The antennas are connected to a selectable pre-amplifier (x0 or x0.01 gain) and then fed to a differential amplifier. The composite signal is fed through a 2.4 kHz and 7.2 kHz notch filter to reduce the spacecraft's 1st and 3rd harmonic from the power supply. 

The PWS experiment was a late addition to the spacecraft and force the plasma scientists to use the antennas that were a part of the Planetary Radio Science experiment.


Voyager plasma wave diagram from the University of Iowa


From the Voyager Backgrounder:

"Scientific objectives of the plasma wave experiment are measurements of thermal plasma density profiles at Jupiter and Saturn; studies of wave-particle interaction and study of the interaction of the Jovian and Saturnian satellites with their planet's magnetospheres."

A Few Words with Dr. John Richardson

Massachuttes Institute of Technology Professor John Richardson is the Principal Investigator of the Plasma Field Experiments and analyzes the data that is actively returned from Voyager. He provided AAC with several comments about the still running experiment.

When asked about the most exciting part of the Voyager research, Dr.

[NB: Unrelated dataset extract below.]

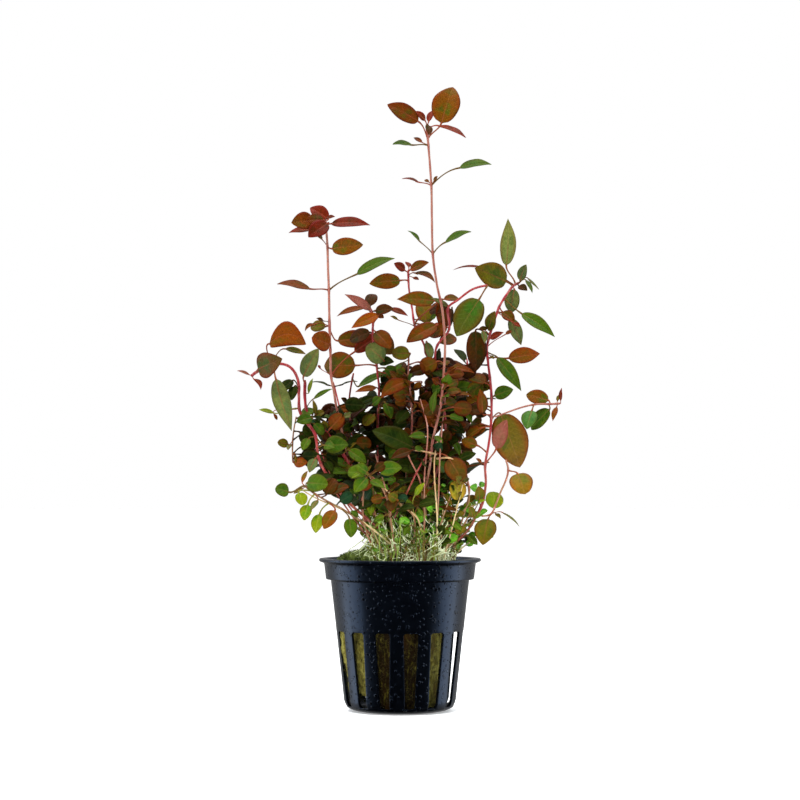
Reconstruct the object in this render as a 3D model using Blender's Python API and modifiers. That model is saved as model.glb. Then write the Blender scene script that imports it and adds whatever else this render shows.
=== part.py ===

Richardson responded: "Voyager has been a fount of excitement over the past 40 years. Highlights are the discovery of volcanos on Io, the only flybys of Uranus and Neptune, which have highly tilted magnetic fields, the first crossing of the termination shock and heliopause showing the size of our heliosphere, and the first measurements of the interstellar medium which surrounds or heliosphere."


Image of the Voyager spacecraft at the interstellar boundary. Image courtesy of NASA


"We are learning that the heliosphere is not symmetric. Outside the termination shock, the flow patterns observed by Voyager 1 north of the equator and Voyager 2 south of the equator are very different. The solar wind still has a major influence even in the interstellar medium. Pressure pulses observed at Voyager 2 in the heliosheath produce shocks when they collide with the heliopause, which then propagate into the interstellar medium where they are observed by Voyager 1."